## Brief
Exactly the lines from the one containing "clasp_frame();" through the one containing "low, high = Vector((1e9,)" must be returned; include both ends and nothing else.

## Data lines

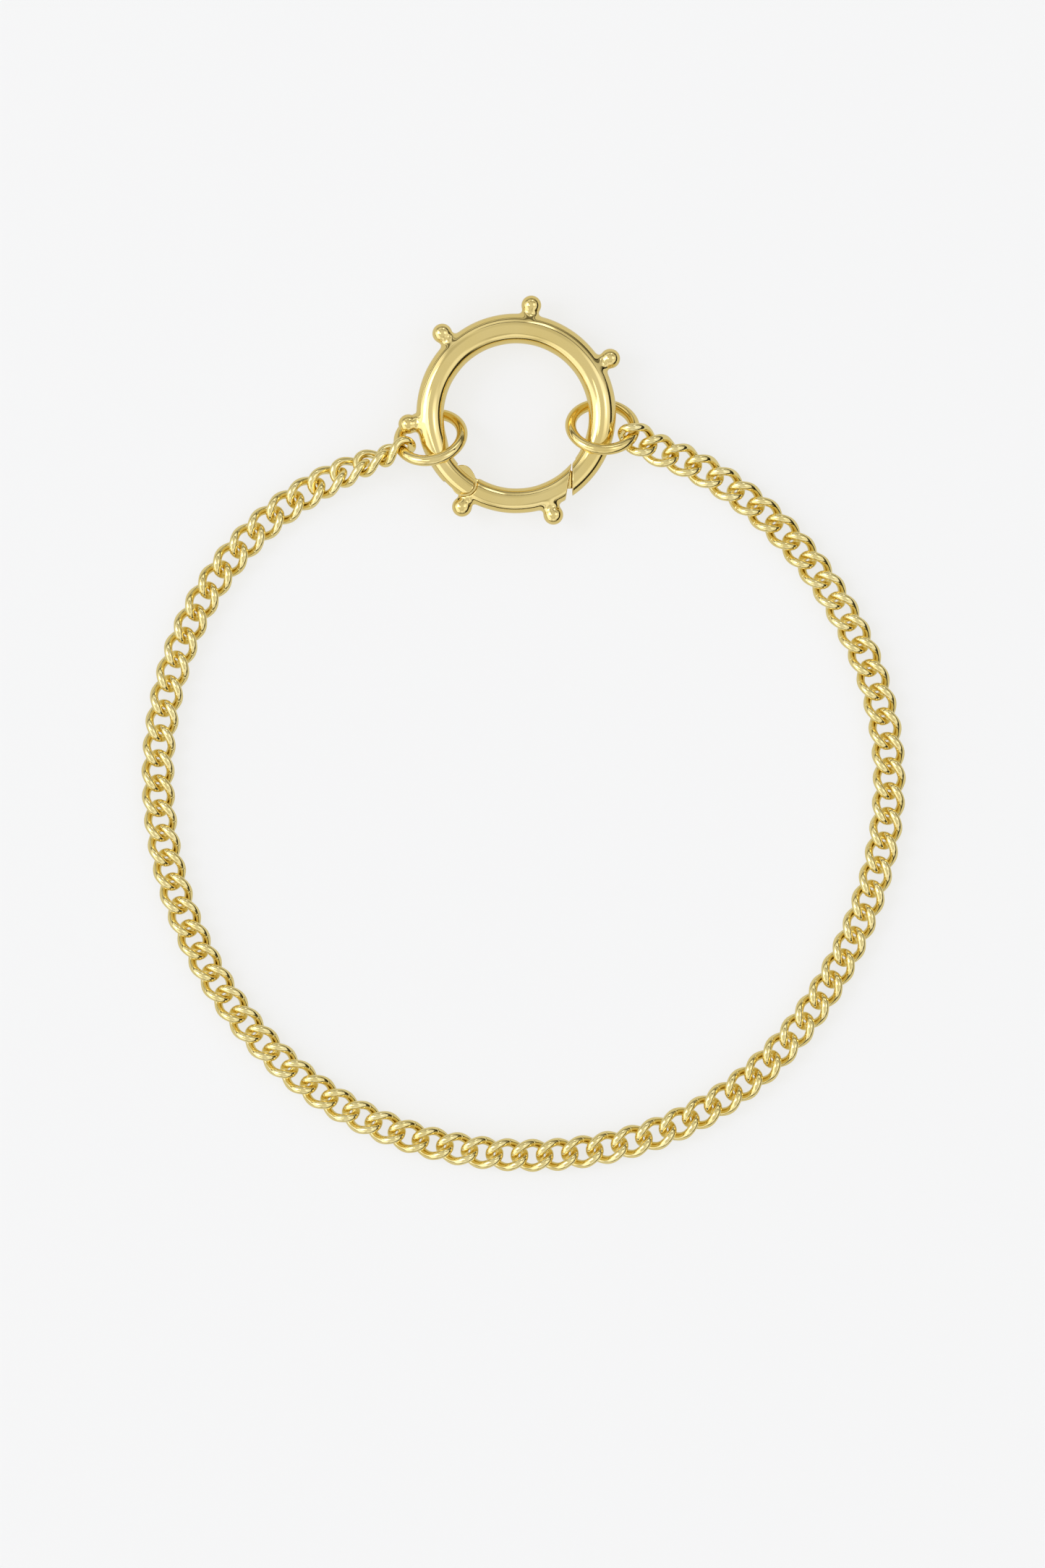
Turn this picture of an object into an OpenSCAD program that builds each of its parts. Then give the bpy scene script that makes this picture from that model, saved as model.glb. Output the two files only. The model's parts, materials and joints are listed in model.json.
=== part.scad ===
// Curb chain bracelet, closed in a loop, with a hinged ring clasp and two jump rings.
// It lies flat: +Z is up, +Y points from the chain's lowest link to the clasp.
// The origin is under the middle of the whole object, on the surface that it lies on.

/* [Chain] */
// Diameter of the link wire
wire_d = 0.66; // [0.5:0.01:0.7]
// Length of one link, outside
link_l = 3.388; // [3.3:0.01:3.5]
// Width of one link, outside
link_w = 2.6; // [2.4:0.01:2.8]
// Twist of the link from its middle to each end, degrees
link_twist = 46; // [40:1:50]
// Squareness of the link's oval (2 is an ellipse)
link_power = 2.3; // [2:0.05:2.6]

/* [Loop] */
// Mean radius of the chain's centre line
loop_r = 28.58; // [28.2:0.02:28.9]
// Distance of the loop's centre from the origin, along Y
loop_y = -4.20; // [-4.4:0.05:-4]
// Links on each side of the bottom link
side_links = 41; // [41]
// Angle from the bottom to the last link on the right, degrees
right_end = 162; // [161.8:0.05:162.2]
// Angle from the bottom to the last link on the left, degrees
left_end = 159.3; // [159.1:0.05:159.5]

/* [Jump rings] */
// Mean diameter of a jump ring
ring_d = 5; // [4.9:0.02:5.1]
// Diameter of the jump ring wire
ring_wire = 0.86; // [0.7:0.01:0.9]
// Lean of the jump rings away from flat, degrees
ring_lean = 43; // [42:0.5:46]

/* [Clasp] */
// Mean radius of the clasp ring
clasp_r = 6.76; // [6.6:0.02:6.9]
// Diameter of the clasp's tube
tube_d = 2.12; // [2:0.02:2.2]
// Place of the clasp's centre across the loop
clasp_x = -0.56; // [-0.6:0.02:-0.5]
// Place of the clasp's centre along the loop
clasp_y = 25.09; // [25:0.02:25.2]
// Diameter of a bobble
bobble_d = 1.47; // [1.2:0.01:1.5]
// Distance of the bobbles from the clasp's centre
bobble_at = 8.475; // [8.4:0.01:8.55]

/* [Hidden] */
// The bobbles' angles, counter-clockwise from +X: four on the frame, two on the gate
frame_bobbles = [30, 82, 133, 186];
gate_bobble = 290;
hinge_bobble = 240;
neck_r = 0.32;
neck_foot_r = 0.55;
neck_foot_h = 0.35;

// Hinge: its pin stands across the tube, a little outside the tube's centre line
hinge_angle = 233.4;
pin_at = 6.85;
pin_r = 0.30;
pin_h = 1.7;
pin_play = 0.03;
lug_r = 1.0;
lug_reach = 16;
seat_r = 1.1;
slot_r = 1.55;
slot_h = 0.84;
knuckle_h = 0.70;
gate_swing = 35;
// The knuckle's round lobes: [radius, distance from the pin, direction]
lobes = [[1, 0, 0], [0.95, 0.2, 104], [0.9, 0.4, 104], [0.85, 0.6, 104]];
web_from = 3;
web_turn = 17;
web_w = 1.7;
spring_r = 1.47;
spring_t = 0.06;
spring_h = 0.5;
spring_from = 128;
spring_turn = 48;
spring_foot = 152;

// Latch: flat end faces, and a tongue on the gate that rises into the frame's socket
gate_face = 3.97;
frame_face = 4.38;
tongue_l = 0.75;
tongue_w = 0.5;
tongue_y = [-5.93, -4.5];
socket_l = 0.25;
socket_w = 0.7;
socket_y = [-6.05, -3.5];
latch_reach = 300;

// Each jump ring: [angle on the clasp, outward play of its centre, yaw of its lean]
ring_right = [-9.2, 0.07, -5];
ring_left = [196, 0.20, 14];

// Each end link's centre from its jump ring's centre, its heading, slope and roll
end_right = [[2.76, -0.95, 0.405], 150, 11.3, -7];
end_left = [[-2.74, -1.05, 0.045], 208, -14.5, 85.5];
// Rolls of the links that follow the end links, degrees
rolls_right = [-5, -3];
rolls_left = [62, 42, 22, 6];
// The links nearest the clasp climb to the jump rings, over this many links
climb_links = 5;
climb_right = 1.43;
climb_left = 1.04;
// Slight unevenness of the loop as it lies: [waves round the loop, height, phase]
sway = [[1, 0.20, -10], [2, 0.13, 133], [3, 0.30, 14], [4, 0.13, -155], [5, 0.13, 99], [6, 0.09, -141]];

// Each link is swept with this many rings of this many corners, a little outside the wire
sweep_rings = 18;
sweep_sides = 6;
sweep_r = wire_d / 2 * 1.03;

link_a = (link_l - wire_d) / 2;
link_b = (link_w - wire_d) / 2;
link_z = 0.83;
ring_r = ring_d / 2;
clasp_z = ring_r * sin(ring_lean) + ring_wire / 2;
step = (right_end + left_end) / (2 * side_links);
mid = (right_end - left_end) / 2;
segments = (side_links + 1) / 2;
eps = 0.01;

function two(n) = str(n < 10 ? "0" : "", n);
function side_name(side) = side > 0 ? "right" : "left";
function segment_name(side, s) = str("chain_", side_name(side), "_", two(s));

// ---- The loop's path. k counts links from the bottom one, and halves are the joints between ----
function bearing(k) = mid + k * step;
function radius(b, i = 0) =
    i == len(sway) ? loop_r : sway[i][1] * cos(sway[i][0] * b - sway[i][2]) + radius(b, i + 1);
function climb(k) = (k > 0 ? climb_right : climb_left)
    * pow(max(0, 1 - (side_links - 0.5 - abs(k)) / climb_links), 2);
function path(k) = [
    radius(bearing(k)) * sin(bearing(k)),
    loop_y - radius(bearing(k)) * cos(bearing(k)),
    link_z + climb(k)
];

// ---- Frames: a matrix whose x runs along the link and whose y points into the loop ----
function unit(v) = v / norm(v);
function flat_y(x) = unit(cross([0, 0, 1], x));
function frame_of(x, roll, at) =
    let (y = flat_y(x), z = cross(x, y))
    let (y2 = y * cos(roll) + z * sin(roll), z2 = z * cos(roll) - y * sin(roll))
    [
        [x[0], y2[0], z2[0], at[0]],
        [x[1], y2[1], z2[1], at[1]],
        [x[2], y2[2], z2[2], at[2]],
        [0, 0, 0, 1]
    ];
function heading(az, el) = [cos(az) * cos(el), sin(az) * cos(el), sin(el)];
function roll_of(k) =
    let (from_end = side_links - abs(k) - 1, rolls = k > 0 ? rolls_right : rolls_left)
    from_end < len(rolls) ? rolls[from_end] : 0;
function end_frame(ring, e) = frame_of(heading(e[1], e[2]), e[3], ring_centre(ring) + e[0]);
function link_frame(k) =
    k == side_links ? end_frame(ring_right, end_right)
    : k == -side_links ? end_frame(ring_left, end_left)
    : frame_of(unit(path(k + 0.5) - path(k - 0.5)), roll_of(k), (path(k + 0.5) + path(k - 0.5)) / 2);
function ring_centre(ring) = [
    clasp_x + (clasp_r + ring[1]) * cos(ring[0]),
    clasp_y + (clasp_r + ring[1]) * sin(ring[0]),
    clasp_z
];

// ---- One curb link: an oval of wire, twisted about its length so that it lies flat ----
function power(v) = sign(v) * pow(abs(v), 2 / link_power);
function twist_at(u) = link_twist * (1.5 * u - 0.5 * u * u * u);
function wire_at(t) =
    let (u = power(cos(t)), y = link_b * power(sin(t)), w = twist_at(u))
    [link_a * u, y * cos(w), -y * sin(w)];
function wire_up(t) = let (w = twist_at(power(cos(t)))) [0, sin(w), cos(w)];
function wire_ring(t) =
    let (
        x = unit(wire_at(t + 1) - wire_at(t - 1)),
        side = unit(cross(x, wire_up(t))),
        up = cross(side, x)
    )
    [for (j = [0 : sweep_sides - 1]) let (q = (j + 0.5) * 360 / sweep_sides)
        wire_at(t) + sweep_r * (cos(q) * side + sin(q) * up)];
link_points = [for (i = [0 : sweep_rings - 1]) each wire_ring(i * 360 / sweep_rings)];
link_faces = [
    for (i = [0 : sweep_rings - 1], j = [0 : sweep_sides - 1])
        let (
            i2 = (i + 1) % sweep_rings,
            j2 = (j + 1) % sweep_sides,
            a = i * sweep_sides + j,
            b = i * sweep_sides + j2,
            c = i2 * sweep_sides + j2,
            d = i2 * sweep_sides + j
        )
        each [[a, b, c], [a, c, d]]
];

module link(k) {
    multmatrix(link_frame(k)) polyhedron(points = link_points, faces = link_faces);
}

// The first segment is the end link alone, and the others are pairs, down to the bottom
module segment(side, s) {
    first = s == 1 ? side_links : side_links - 2 * s + 3;
    last = s == 1 ? side_links : first - 1;
    color("gold") for (k = [last : first]) link(side * k);
}

module chain_bottom() {
    color("gold") link(0);
}

// ---- Jump rings ----
module jump_ring(ring) {
    color("goldenrod")
        translate(ring_centre(ring))
            rotate([0, 0, ring[2]])
                rotate([-ring_lean, 0, 0])
                    rotate_extrude($fn = 96) translate([ring_r, 0]) circle(d = ring_wire, $fn = 32);
}

module jump_ring_left() {
    jump_ring(ring_left);
}

module jump_ring_right() {
    jump_ring(ring_right);
}

// ---- Clasp ----
module in_clasp() {
    translate([clasp_x, clasp_y, clasp_z]) children();
}

module at_pin() {
    rotate([0, 0, hinge_angle]) translate([pin_at, 0, 0]) rotate([0, 0, -hinge_angle]) children();
}

module tube(from, to) {
    rotate([0, 0, from])
        rotate_extrude(angle = to - from, $fn = 128) translate([clasp_r, 0]) circle(d = tube_d, $fn = 48);
}

module disc(r, h) {
    cylinder(r = r, h = h, center = true, $fn = 64);
}

module bobble(angle) {
    rotate([0, 0, angle]) {
        translate([bobble_at, 0, 0]) sphere(d = bobble_d, $fn = 48);
        translate([clasp_r + tube_d / 2 - 0.2, 0, 0]) rotate([0, 90, 0])
            cylinder(r1 = neck_foot_r, r2 = neck_r, h = neck_foot_h, $fn = 32);
        translate([clasp_r, 0, 0]) rotate([0, 90, 0])
            cylinder(r = neck_r, h = bobble_at - clasp_r, $fn = 32);
    }
}

module clasp_frame() {
    color("gold") in_clasp() difference() {
        union() {
            tube(latch_reach - 360, hinge_angle + lug_reach);
            for (a = frame_bobbles) bobble(a);
        }
        // beyond the pin only the round lug is left, slotted for the knuckle
        at_pin() rotate([0, 0, hinge_angle]) difference() {
            translate([-tube_d, 0, -tube_d]) cube([2 * tube_d, 2 * tube_d, 2 * tube_d]);
            disc(lug_r, 2 * tube_d + 1);
        }
        at_pin() disc(slot_r, slot_h);
        at_pin() disc(pin_r, tube_d + 1);
        translate([-1, -clasp_r - tube_d, -tube_d]) cube([1 + frame_face, clasp_r + tube_d, 2 * tube_d]);
        translate([frame_face - eps, socket_y[0], -socket_w / 2])
            cube([socket_l, socket_y[1] - socket_y[0], socket_w]);
    }
}

// The gate's tube beyond the seat, its inner corner cut back so that it can swing inwards
module gate_tube() {
    difference() {
        tube(hinge_angle, latch_reach + 12);
        at_pin() disc(seat_r, tube_d + 1);
        at_pin() rotate([0, 0, hinge_angle - 180 - gate_swing - 2])
            translate([-2, 0, -tube_d]) cube([4, 3, 2 * tube_d]);
        translate([gate_face, -clasp_r - tube_d, -tube_d]) cube([4, clasp_r + tube_d, 2 * tube_d]);
    }
}

module knuckle() {
    for (l = lobes) at_pin() rotate([0, 0, l[2]]) translate([l[1], 0, 0]) disc(l[0], knuckle_h);
    // web from the knuckle into the gate's tube
    rotate([0, 0, hinge_angle + web_from]) rotate_extrude(angle = web_turn, $fn = 128)
        translate([clasp_r, 0]) square([web_w, knuckle_h], center = true);
}

module clasp_gate() {
    color("khaki") in_clasp() difference() {
        union() {
            gate_tube();
            knuckle();
            bobble(gate_bobble);
            rotate([0, 0, hinge_bobble]) translate([bobble_at, 0, 0]) sphere(d = bobble_d, $fn = 48);
            rotate([0, 0, hinge_bobble]) translate([clasp_r, 0, 0]) rotate([0, 90, 0])
                cylinder(r = neck_r, h = bobble_at - clasp_r, $fn = 32);
            translate([gate_face - 0.3, tongue_y[0], -tongue_w / 2])
                cube([tongue_l, tongue_y[1] - tongue_y[0], tongue_w]);
        }
        at_pin() disc(pin_r + pin_play, tube_d + 1);
    }
}

module hinge_pin() {
    color("silver") in_clasp() at_pin() disc(pin_r, pin_h);
}

module gate_spring() {
    color("silver") in_clasp() at_pin() {
        rotate([0, 0, spring_from]) rotate_extrude(angle = spring_turn, $fn = 96)
            translate([spring_r, -spring_h / 2]) square([spring_t, spring_h]);
        rotate([0, 0, spring_foot]) translate([spring_r + spring_t / 2, -spring_t / 2, -spring_h / 2])
            cube([slot_r - spring_r - spring_t / 2 - eps, spring_t, spring_h]);
    }
}

clasp_frame();
clasp_gate();
hinge_pin();
gate_spring();
jump_ring_left();
jump_ring_right();
for (s = [1 : segments], side = [-1, 1]) segment(side, s);
chain_bottom();
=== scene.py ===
"""Looks of the curb chain loop: polished gold links, two jump rings and a bobbled ring clasp.

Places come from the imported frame. Sizes below are in millimetres, and MM turns them into metres.
"""

import json
import math

import bpy
import numpy as np
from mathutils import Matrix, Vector


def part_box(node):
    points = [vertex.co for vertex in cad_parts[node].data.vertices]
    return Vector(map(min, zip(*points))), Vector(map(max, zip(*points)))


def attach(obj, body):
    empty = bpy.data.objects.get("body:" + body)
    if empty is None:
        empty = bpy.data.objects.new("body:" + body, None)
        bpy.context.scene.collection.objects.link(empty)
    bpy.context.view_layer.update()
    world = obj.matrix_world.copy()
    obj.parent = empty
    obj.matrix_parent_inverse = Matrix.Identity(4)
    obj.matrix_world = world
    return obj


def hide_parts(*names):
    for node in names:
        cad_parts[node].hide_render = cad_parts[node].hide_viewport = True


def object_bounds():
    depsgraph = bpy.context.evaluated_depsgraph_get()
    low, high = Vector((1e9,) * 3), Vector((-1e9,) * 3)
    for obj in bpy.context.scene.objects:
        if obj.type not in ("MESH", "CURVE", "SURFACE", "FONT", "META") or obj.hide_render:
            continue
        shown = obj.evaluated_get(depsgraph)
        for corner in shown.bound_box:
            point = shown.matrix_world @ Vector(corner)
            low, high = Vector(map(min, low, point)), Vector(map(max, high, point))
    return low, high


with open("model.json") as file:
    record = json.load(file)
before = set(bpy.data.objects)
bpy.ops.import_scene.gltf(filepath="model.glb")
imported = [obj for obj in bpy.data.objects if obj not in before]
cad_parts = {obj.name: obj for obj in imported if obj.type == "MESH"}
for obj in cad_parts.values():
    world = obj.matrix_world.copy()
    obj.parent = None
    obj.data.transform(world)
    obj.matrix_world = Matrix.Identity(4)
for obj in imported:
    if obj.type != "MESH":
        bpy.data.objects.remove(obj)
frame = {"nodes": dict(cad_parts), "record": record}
cad_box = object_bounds()

MM = 0.001

# ---- Sizes: chain and jump rings ----
# A link's wire, its oval centre line (half length, half width and the oval's power, 2 being an
# ellipse) and its twist from end to middle.
WIRE_R = 0.33
LINK_HALF_LENGTH = 1.364
LINK_HALF_WIDTH = 0.97
LINK_POWER = 2.3
LINK_TWIST = math.radians(46)
RING_WIRE_R = 0.43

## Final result
clasp_frame();
clasp_gate();
hinge_pin();
gate_spring();
jump_ring_left();
jump_ring_right();
for (s = [1 : segments], side = [-1, 1]) segment(side, s);
chain_bottom();
=== scene.py ===
"""Looks of the curb chain loop: polished gold links, two jump rings and a bobbled ring clasp.

Places come from the imported frame. Sizes below are in millimetres, and MM turns them into metres.
"""

import json
import math

import bpy
import numpy as np
from mathutils import Matrix, Vector


def part_box(node):
    points = [vertex.co for vertex in cad_parts[node].data.vertices]
    return Vector(map(min, zip(*points))), Vector(map(max, zip(*points)))


def attach(obj, body):
    empty = bpy.data.objects.get("body:" + body)
    if empty is None:
        empty = bpy.data.objects.new("body:" + body, None)
        bpy.context.scene.collection.objects.link(empty)
    bpy.context.view_layer.update()
    world = obj.matrix_world.copy()
    obj.parent = empty
    obj.matrix_parent_inverse = Matrix.Identity(4)
    obj.matrix_world = world
    return obj


def hide_parts(*names):
    for node in names:
        cad_parts[node].hide_render = cad_parts[node].hide_viewport = True


def object_bounds():
    depsgraph = bpy.context.evaluated_depsgraph_get()
    low, high = Vector((1e9,) * 3), Vector((-1e9,) * 3)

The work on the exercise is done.